Lafayette School Board candidates talk important issues | Education | #schoolsaftey

Candidates running for school board discussed alternative schools, charter schools, buses and safety in front of constituents.

The forums, hosted by the Lafayette League of Women Voters, offered candidates for Lafayette Parish School Board districts 1 and 9 the chance to tell voters where they stand on issues.

Mary Morrison, the incumbent, and David LeJeune are running for District 1 and spoke during a forum Monday night at the West Regional Library. Linton Broussard Jr., one of the candidates for District 9, spoke during a forum last week at the South Regional Library.

Brandon Rodrigue and Jeremy Hidalgo, the other two candidates for District 9, did not appear at the forum, despite one of them confirming with the League he would attend. Because of that confirmation, the League continued with the forum and allowed Broussard to answer the audience’s questions instead of its prepared questions.

Candidates for districts 2, 3, 4 and 6 spoke during an earlier forum. Candidates for District 8 had a scheduling conflict and could not attend. Britt Latiolais, the incumbent for District 5, ran without an opponent and was automatically reappointed to the board.

During the forums, candidates were asked a variety of questions about topics important to Lafayette Parish Schools.

School performance scores and standardized testing

The candidates were asked if they felt the school and district performance evaluation system was adequate.

The Louisiana Department of Education measures a school’s performance on several variables that differ for elementary, middle and high schools. Those variables include student progress, graduation rates and achievement on standardized testing.

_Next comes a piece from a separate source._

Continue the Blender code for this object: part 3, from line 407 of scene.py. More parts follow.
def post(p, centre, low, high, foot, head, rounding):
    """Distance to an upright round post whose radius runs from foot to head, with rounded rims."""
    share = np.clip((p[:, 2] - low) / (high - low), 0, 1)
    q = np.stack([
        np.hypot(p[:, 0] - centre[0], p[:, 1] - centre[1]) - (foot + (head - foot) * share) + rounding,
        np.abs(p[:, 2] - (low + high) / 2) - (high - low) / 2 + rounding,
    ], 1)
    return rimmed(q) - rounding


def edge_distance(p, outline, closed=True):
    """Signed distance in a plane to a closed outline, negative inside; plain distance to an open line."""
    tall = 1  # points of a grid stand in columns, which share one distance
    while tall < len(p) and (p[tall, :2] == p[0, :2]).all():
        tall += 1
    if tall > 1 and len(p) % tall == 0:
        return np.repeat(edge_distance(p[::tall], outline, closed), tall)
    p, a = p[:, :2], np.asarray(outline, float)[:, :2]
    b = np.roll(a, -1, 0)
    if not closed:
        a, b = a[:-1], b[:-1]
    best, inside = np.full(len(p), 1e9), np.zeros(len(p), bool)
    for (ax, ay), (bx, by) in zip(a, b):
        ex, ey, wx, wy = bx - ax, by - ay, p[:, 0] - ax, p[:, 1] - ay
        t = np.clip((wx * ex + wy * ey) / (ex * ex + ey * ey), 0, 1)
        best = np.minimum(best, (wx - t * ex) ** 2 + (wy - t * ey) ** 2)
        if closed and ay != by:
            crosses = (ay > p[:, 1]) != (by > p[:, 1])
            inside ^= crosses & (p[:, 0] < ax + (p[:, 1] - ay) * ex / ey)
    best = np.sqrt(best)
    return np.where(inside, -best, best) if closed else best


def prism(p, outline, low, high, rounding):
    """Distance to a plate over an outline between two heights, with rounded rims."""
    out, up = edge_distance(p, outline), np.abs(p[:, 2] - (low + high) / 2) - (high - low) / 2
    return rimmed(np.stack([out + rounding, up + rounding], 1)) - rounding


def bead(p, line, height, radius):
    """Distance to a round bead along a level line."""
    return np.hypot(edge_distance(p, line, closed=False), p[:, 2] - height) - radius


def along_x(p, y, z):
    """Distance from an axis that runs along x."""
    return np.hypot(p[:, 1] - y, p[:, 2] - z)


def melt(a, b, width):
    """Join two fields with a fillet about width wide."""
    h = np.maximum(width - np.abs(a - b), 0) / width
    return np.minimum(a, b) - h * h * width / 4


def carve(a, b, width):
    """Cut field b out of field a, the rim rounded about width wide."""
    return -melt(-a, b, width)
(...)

Morrison said she thought the current system was adequate and that teachers did a great job preparing students for standardized testing.

LeJeune said the system has its strengths – the data it provides about student comprehension – and its weaknesses – that the system is not fair and equitable because of the varying needs of school populations.

Broussard was asked whether students have too many standardized testing days. He said he thought the number of days was reasonable but that it shouldn’t be the only method used to measure school success.

Charter schools

Both LeJeune and Morrison said they did not support the expansion of charter schools in Lafayette Parish.

LeJeune argued charter schools take funding from public schools and take talented students, teachers and support workers. Morrison said she would like districts to have more control over the opening of new charter schools.

Security measures at schools

When asked about the district’s spending on school safety measures, like weapons detection systems and the school resource officer program, Broussard said it was a necessary expense.

Other public spaces, such as airports and football stadiums, have similar measures to protect people so it was reasonable to expect those things to be present on campuses.

“I’m not going to put a cost on my kids’ lives or the lives of other kids just because of the expense of it,” he said. “Unfortunately, our world has become a little reckless when it comes to respecting other people and the value of a life.”

He said he would be willing to research and invest in programs that rely less on uniformed officers in schools.

Air conditioning on buses

The candidates were asked about how they would prioritize equipping Lafayette Parish buses with air conditioning, a topic that spurred a lot of discussion among parents as Louisiana suffered intense heat as school was starting.

Both LeJeune and Morrison said getting air conditioning on buses was a need for both drivers and students. But accomplishing that goal is very expensive.

LeJeune said he would look for excess money in the budget to fund and maintain that goal.

Morrison said the board would need to work out a plan to equip the buses, even if it had to be done slowly with just a few buses at a time. She said in the meantime, the district should look to solutions like shortening the amount of time children spend on buses or having ice chests with cold water and rags on available for bus riders.


Broussard said he thinks some of the factors that prevent the district from hiring a robust staff of bus drivers include pay, availability of training and recruitment.

He said, if elected, he would encourage the board to look at what incentives could be offered to new and returning drivers. He also said he would like to look into having aides on buses who could help keep students from being disruptive on buses.